The Kicker
Breaking: Dan Rather Suit Dismissed
By Megan Garber Thu 10 Apr 2008 12:11 PMVia TVNewser:
The judge in Dan Rather’s lawsuit against CBS has issued a motion to dismiss most of the case. CBS News confirms.
Rather—whose long career at CBS News ended in 2006 after he aired an unsubstantiated report about George W. Bush’s National Guard service during the Vietnam war—filed the suit against CBS in September 2007. The suit sought $70 million in damages and in it, according to The New York Times, Rather asserted that
the network violated his contract by giving him insufficient airtime on “60 Minutes” after forcing him to step down as anchor of the “CBS Evening News” in March 2005. [It] also [contended] that the network committed fraud by commissioning a “biased” and incomplete investigation of the flawed Guard broadcast and, in the process, “seriously damaged his reputation.”

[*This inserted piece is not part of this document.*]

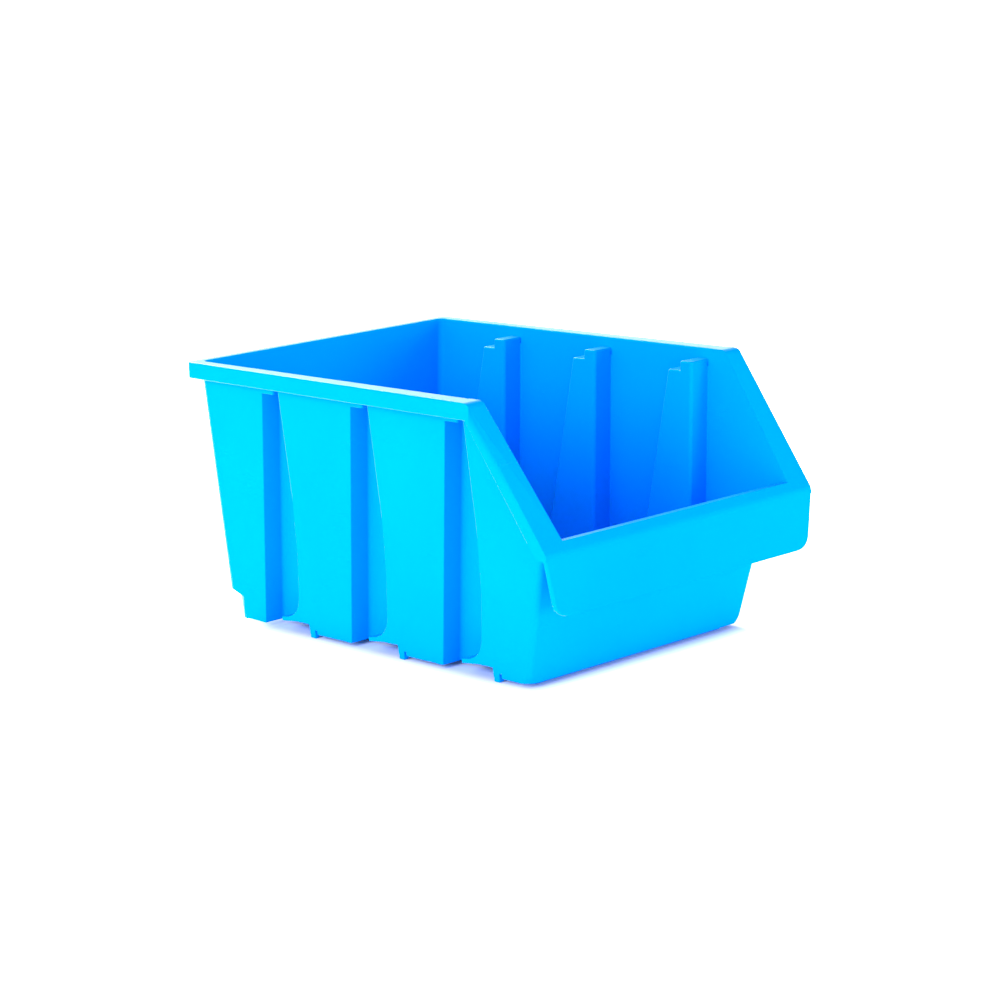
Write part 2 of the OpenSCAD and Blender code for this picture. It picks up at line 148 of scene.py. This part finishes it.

Rather’s suit also charged, the Times noted, “that CBS and its executives made him ‘a scapegoat’ in an attempt ‘to pacify the White House,’ though the formal complaint presents virtually no direct evidence to that effect.”
Update:
Again, via TVNewser:
TVNewser has learned most of issues of the lawsuit have been dismissed. What remains is the contract dispute: whether Rather was utilized appropriately in the remaining months of his deal as a correspondent on 60 Minutes. Jim Quinn, lead counsel for CBS tells TVNewser, “We’re thrilled with the results. The core of the allegations of fraud and fair dealing have been thrown out. What’s left is a garden variety contract dispute.”
In the meantime, the contract dispute part of the case continues, perhaps for the next several months. “At the end of discovery, we’ll move again for a summary judgment” to dismiss, says Quinn.